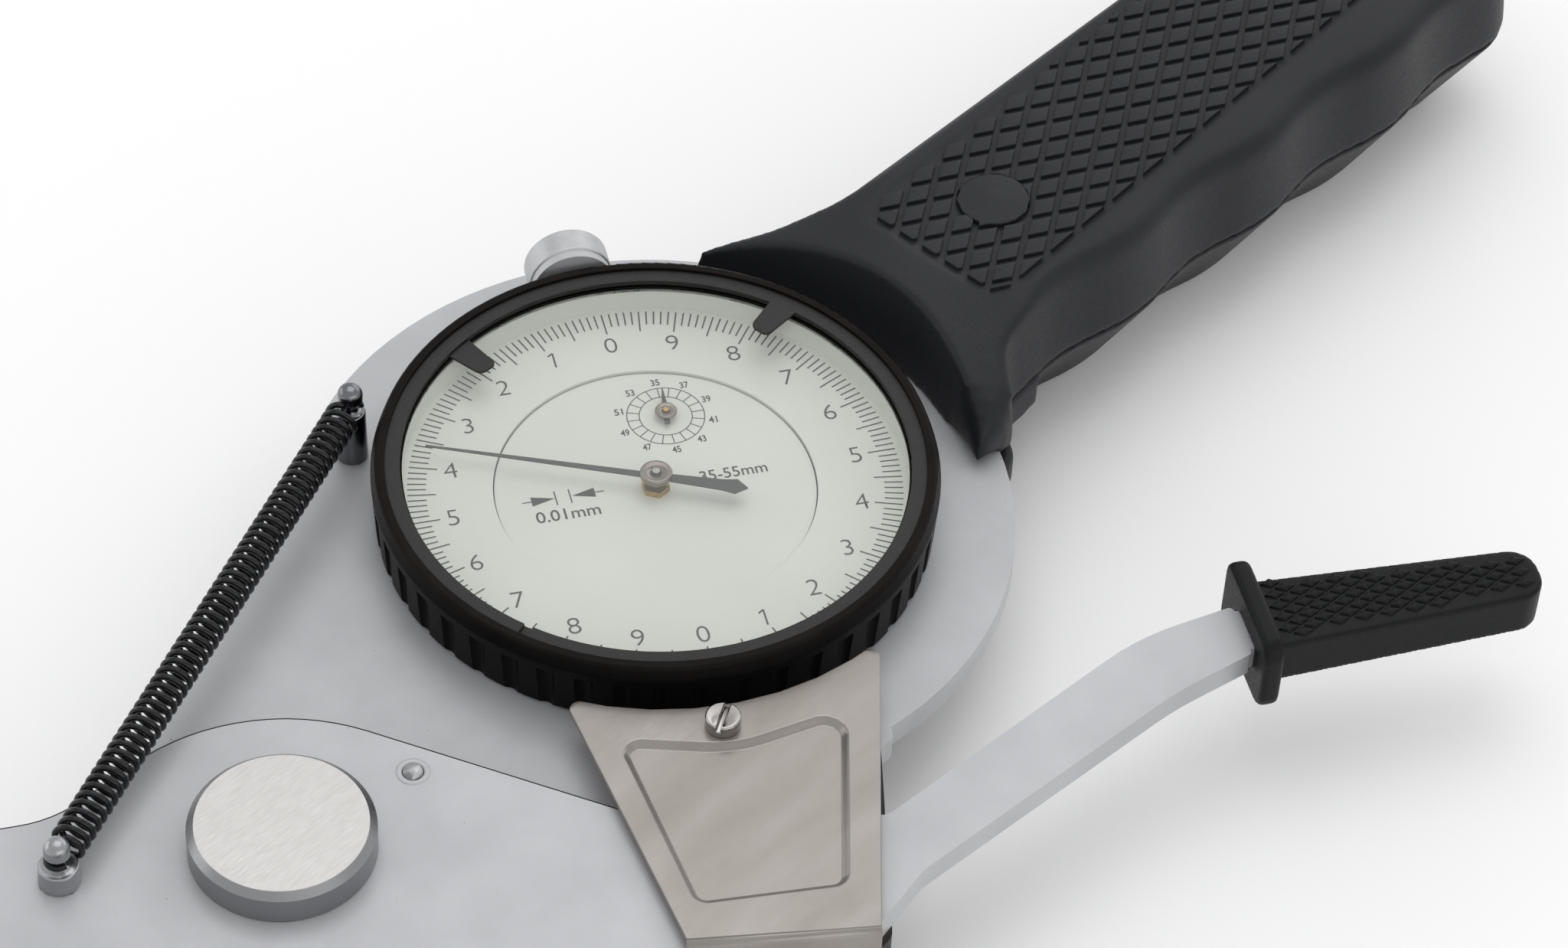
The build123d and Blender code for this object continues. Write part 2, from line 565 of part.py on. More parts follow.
# Main hand, a thin blade under a turned hub
blade = outline(
    (0, -HAND_TAIL, 0.1),
    (1.05, -HAND_TAIL + 1.3, 0.2),
    (0.75, -HAND_TAIL + 2.9, 0.5),
    (HAND_WIDTH / 2, 2.0, 0),
    (0.12, HAND_LENGTH, 0),
    (-0.12, HAND_LENGTH, 0),
    (-HAND_WIDTH / 2, 2.0, 0),
    (-0.75, -HAND_TAIL + 2.9, 0.5),
    (-1.05, -HAND_TAIL + 1.3, 0.2),
)
HUB_NECK = 0.75
blade = blade + Circle(HUB_RADIUS - 0.3) - Circle(HUB_NECK)
save("main_hand", in_dial(Rot(0, 0, HAND_ANGLE) * prism(blade, HAND_HEIGHT, HAND_HEIGHT + HAND_SHEET)))
hub_top = HAND_HEIGHT + HAND_SHEET + 0.7
hub = turned(
    (ARBOR_RADIUS, inner_dial_top + 0.9, 0),
    (HUB_NECK + 0.2, inner_dial_top + 0.9, 0),
    (HUB_NECK + 0.05, HAND_HEIGHT, 0),
    (HUB_NECK, HAND_HEIGHT, 0),
    (HUB_NECK, HAND_HEIGHT + HAND_SHEET, 0),
    (HUB_RADIUS, HAND_HEIGHT + HAND_SHEET, 0.2),
    (HUB_RADIUS, hub_top, 0.3),
    (ARBOR_RADIUS, hub_top, 0),
)
save("main_hand_hub", hub)

# Small hand of the counter, with its own hub
SMALL_HUB = 1.2
small_blade = outline(
    (0.3, -1.8, 0),
    (0.3, 1.0, 0),
    (0.06, SMALL_HAND_LENGTH, 0),
    (-0.06, SMALL_HAND_LENGTH, 0),
    (-0.3, 1.0, 0),
    (-0.3, -1.8, 0),
)
small_blade = small_blade + Circle(SMALL_HUB - 0.3) - Circle(0.5)
small_hand = Rot(0, 0, SMALL_HAND_ANGLE) * prism(small_blade, SMALL_HAND_HEIGHT, SMALL_HAND_HEIGHT + 0.1)
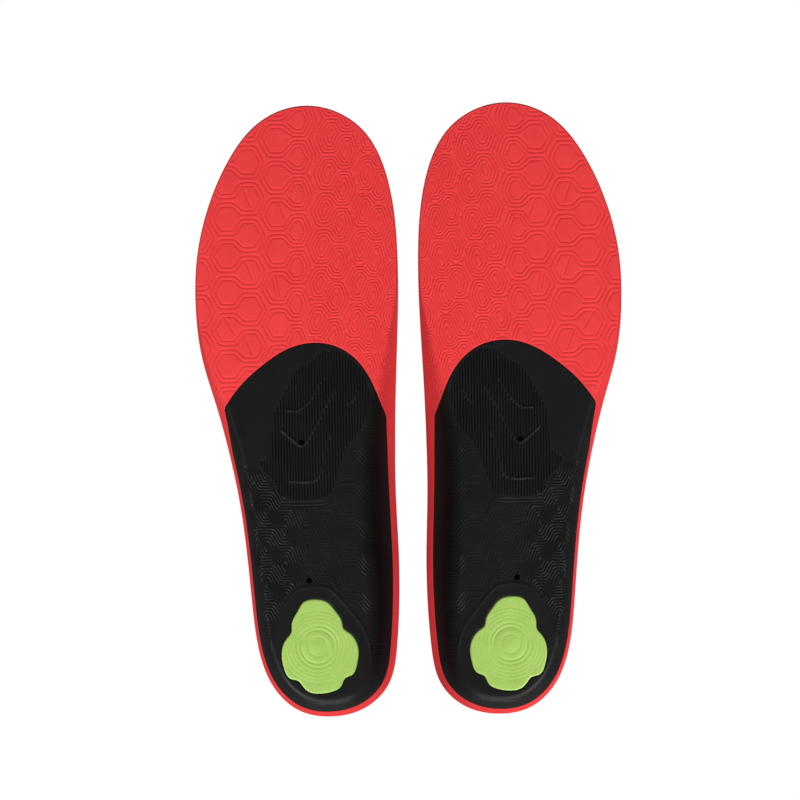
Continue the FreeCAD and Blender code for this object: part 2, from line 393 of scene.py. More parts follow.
class Strokes:
    """Several open lines, which tell how far any place is from the nearest."""

    def __init__(self, lines):
        self.lines = [rounded(line) for line in lines]
        self.tree = tree_along(self.lines)

    def distance(self, places):
        """How far each place is from the nearest line."""
        return distance_to(self.tree, places)


# ---- the insole's edge and the faces of its layers ----

def edge_and_sizes():
    """The insole's edge, and the sizes of its wall at points along it."""
    points, along = smooth_through(EDGE_ROWS[:, :2], EDGE_SPACING)
    rows = np.vstack([EDGE_ROWS, EDGE_ROWS[:1]])
    return Outline(points, along), distances_along(rows[:, :2]), rows[:, 2:]


EDGE, SIZES_AT, SIZE_ROWS = edge_and_sizes()


class Spots:
    """Places in plan, with how far in from the edge they are and the sizes of the wall there."""

    def __init__(self, places):
        self.places = places
        self.x, self.y = places.T
        along, self.inward = EDGE.locate(places)
        self.inward = np.maximum(self.inward, 0.0)
        around = along % SIZES_AT[-1]
        self.rim, self.reach, self.margin = (np.interp(around, SIZES_AT, row) for row in SIZE_ROWS.T)
        self.wall = wall_share(self.rim)


def wall_share(rim):
    """0 where the insole is flat to its edge, 1 where a full wall stands up."""
    return np.clip((rim - FLAT_RIM - 0.2) / 3.0, 0.0, 1.0)


def smooth_step(value, low, high):
    """0 below low, 1 above high, and a smooth rise between."""
    share = np.clip((value - low) / (high - low), 0.0, 1.0)
    return share * share * (3 - 2 * share)


def rounding(share, power=2):
    """1 on an edge, falling to 0 at a share of 1 of the way over its rounding."""
    return np.clip(1 - share, 0.0, 1.0) ** power


def floor_level(y, toe_level, heel_level):
    """The height of a flat floor that rises evenly towards the heel."""
    return toe_level + (heel_level - toe_level) * (INSOLE_LENGTH - y) / INSOLE_LENGTH


def sole_height(spots):
    """The smooth underside, from the flat of the sole up to the rim."""
    floor = floor_level(spots.y, FOAM_TOE, FOAM_HEEL)
    top = floor + (spots.rim - floor) * spots.wall
    return top * rounding(spots.inward / spots.reach, WALL_POWER)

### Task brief
Return all of the data word for word.

### Result for this exercise
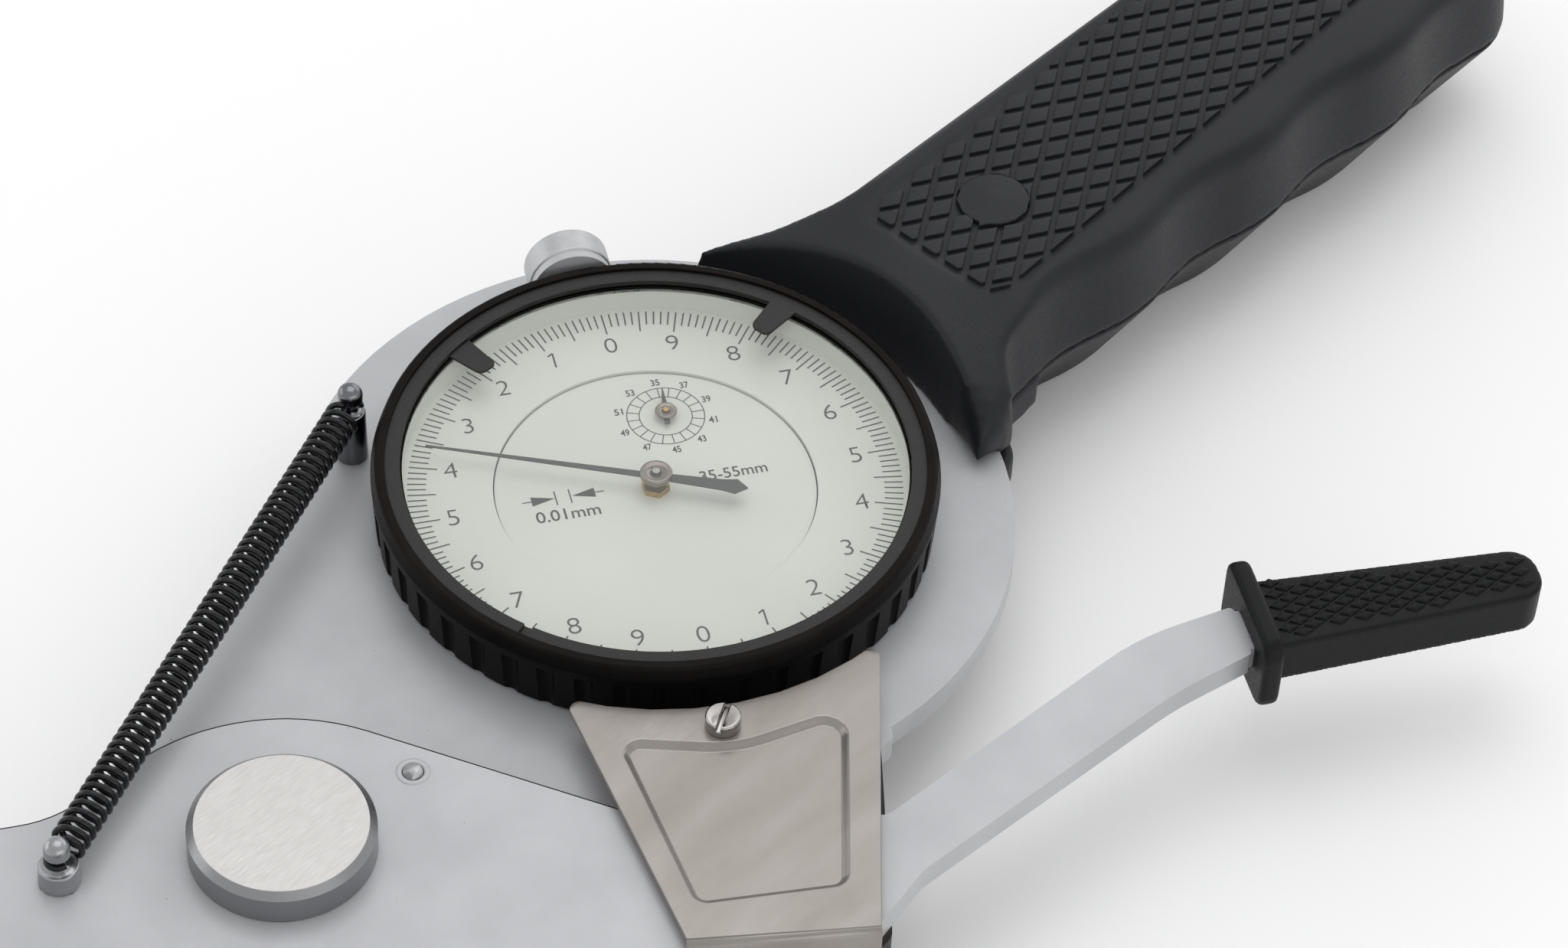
The build123d and Blender code for this object continues. Write part 2, from line 565 of part.py on. More parts follow.
# Main hand, a thin blade under a turned hub
blade = outline(
    (0, -HAND_TAIL, 0.1),
    (1.05, -HAND_TAIL + 1.3, 0.2),
    (0.75, -HAND_TAIL + 2.9, 0.5),
    (HAND_WIDTH / 2, 2.0, 0),
    (0.12, HAND_LENGTH, 0),
    (-0.12, HAND_LENGTH, 0),
    (-HAND_WIDTH / 2, 2.0, 0),
    (-0.75, -HAND_TAIL + 2.9, 0.5),
    (-1.05, -HAND_TAIL + 1.3, 0.2),
)
HUB_NECK = 0.75
blade = blade + Circle(HUB_RADIUS - 0.3) - Circle(HUB_NECK)
save("main_hand", in_dial(Rot(0, 0, HAND_ANGLE) * prism(blade, HAND_HEIGHT, HAND_HEIGHT + HAND_SHEET)))
hub_top = HAND_HEIGHT + HAND_SHEET + 0.7
hub = turned(
    (ARBOR_RADIUS, inner_dial_top + 0.9, 0),
    (HUB_NECK + 0.2, inner_dial_top + 0.9, 0),
    (HUB_NECK + 0.05, HAND_HEIGHT, 0),
    (HUB_NECK, HAND_HEIGHT, 0),
    (HUB_NECK, HAND_HEIGHT + HAND_SHEET, 0),
    (HUB_RADIUS, HAND_HEIGHT + HAND_SHEET, 0.2),
    (HUB_RADIUS, hub_top, 0.3),
    (ARBOR_RADIUS, hub_top, 0),
)
save("main_hand_hub", hub)

# Small hand of the counter, with its own hub
SMALL_HUB = 1.2
small_blade = outline(
    (0.3, -1.8, 0),
    (0.3, 1.0, 0),
    (0.06, SMALL_HAND_LENGTH, 0),
    (-0.06, SMALL_HAND_LENGTH, 0),
    (-0.3, 1.0, 0),
    (-0.3, -1.8, 0),
)
small_blade = small_blade + Circle(SMALL_HUB - 0.3) - Circle(0.5)
small_hand = Rot(0, 0, SMALL_HAND_ANGLE) * prism(small_blade, SMALL_HAND_HEIGHT, SMALL_HAND_HEIGHT + 0.1)
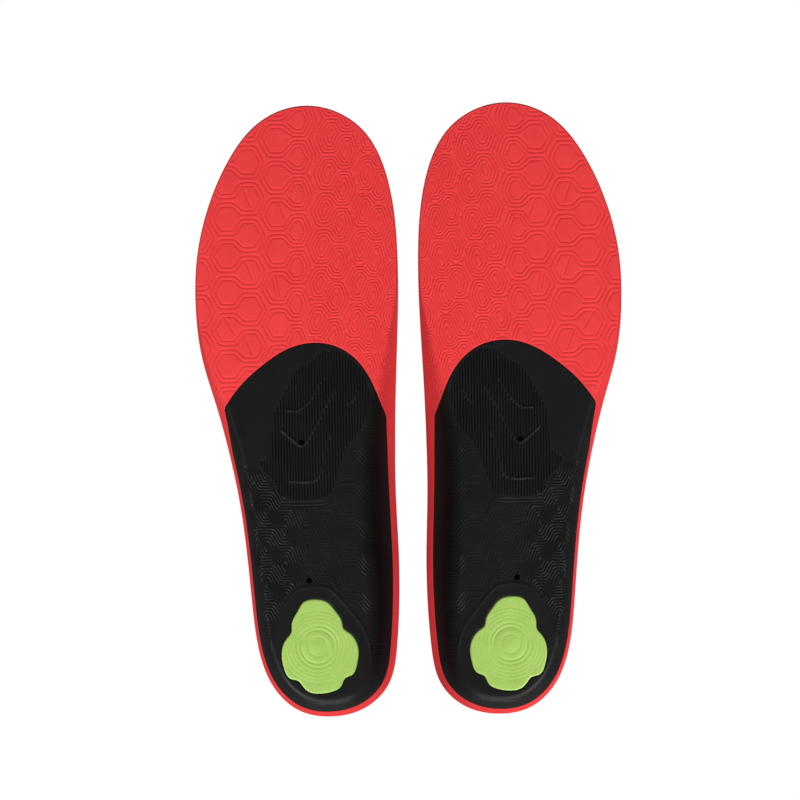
Continue the FreeCAD and Blender code for this object: part 2, from line 393 of scene.py. More parts follow.
class Strokes:
    """Several open lines, which tell how far any place is from the nearest."""

    def __init__(self, lines):
        self.lines = [rounded(line) for line in lines]
        self.tree = tree_along(self.lines)

    def distance(self, places):
        """How far each place is from the nearest line."""
        return distance_to(self.tree, places)


# ---- the insole's edge and the faces of its layers ----

def edge_and_sizes():
    """The insole's edge, and the sizes of its wall at points along it."""
    points, along = smooth_through(EDGE_ROWS[:, :2], EDGE_SPACING)
    rows = np.vstack([EDGE_ROWS, EDGE_ROWS[:1]])
    return Outline(points, along), distances_along(rows[:, :2]), rows[:, 2:]


EDGE, SIZES_AT, SIZE_ROWS = edge_and_sizes()


class Spots:
    """Places in plan, with how far in from the edge they are and the sizes of the wall there."""

    def __init__(self, places):
        self.places = places
        self.x, self.y = places.T
        along, self.inward = EDGE.locate(places)
        self.inward = np.maximum(self.inward, 0.0)
        around = along % SIZES_AT[-1]
        self.rim, self.reach, self.margin = (np.interp(around, SIZES_AT, row) for row in SIZE_ROWS.T)
        self.wall = wall_share(self.rim)


def wall_share(rim):
    """0 where the insole is flat to its edge, 1 where a full wall stands up."""
    return np.clip((rim - FLAT_RIM - 0.2) / 3.0, 0.0, 1.0)


def smooth_step(value, low, high):
    """0 below low, 1 above high, and a smooth rise between."""
    share = np.clip((value - low) / (high - low), 0.0, 1.0)
    return share * share * (3 - 2 * share)


def rounding(share, power=2):
    """1 on an edge, falling to 0 at a share of 1 of the way over its rounding."""
    return np.clip(1 - share, 0.0, 1.0) ** power


def floor_level(y, toe_level, heel_level):
    """The height of a flat floor that rises evenly towards the heel."""
    return toe_level + (heel_level - toe_level) * (INSOLE_LENGTH - y) / INSOLE_LENGTH


def sole_height(spots):
    """The smooth underside, from the flat of the sole up to the rim."""
    floor = floor_level(spots.y, FOAM_TOE, FOAM_HEEL)
    top = floor + (spots.rim - floor) * spots.wall
    return top * rounding(spots.inward / spots.reach, WALL_POWER)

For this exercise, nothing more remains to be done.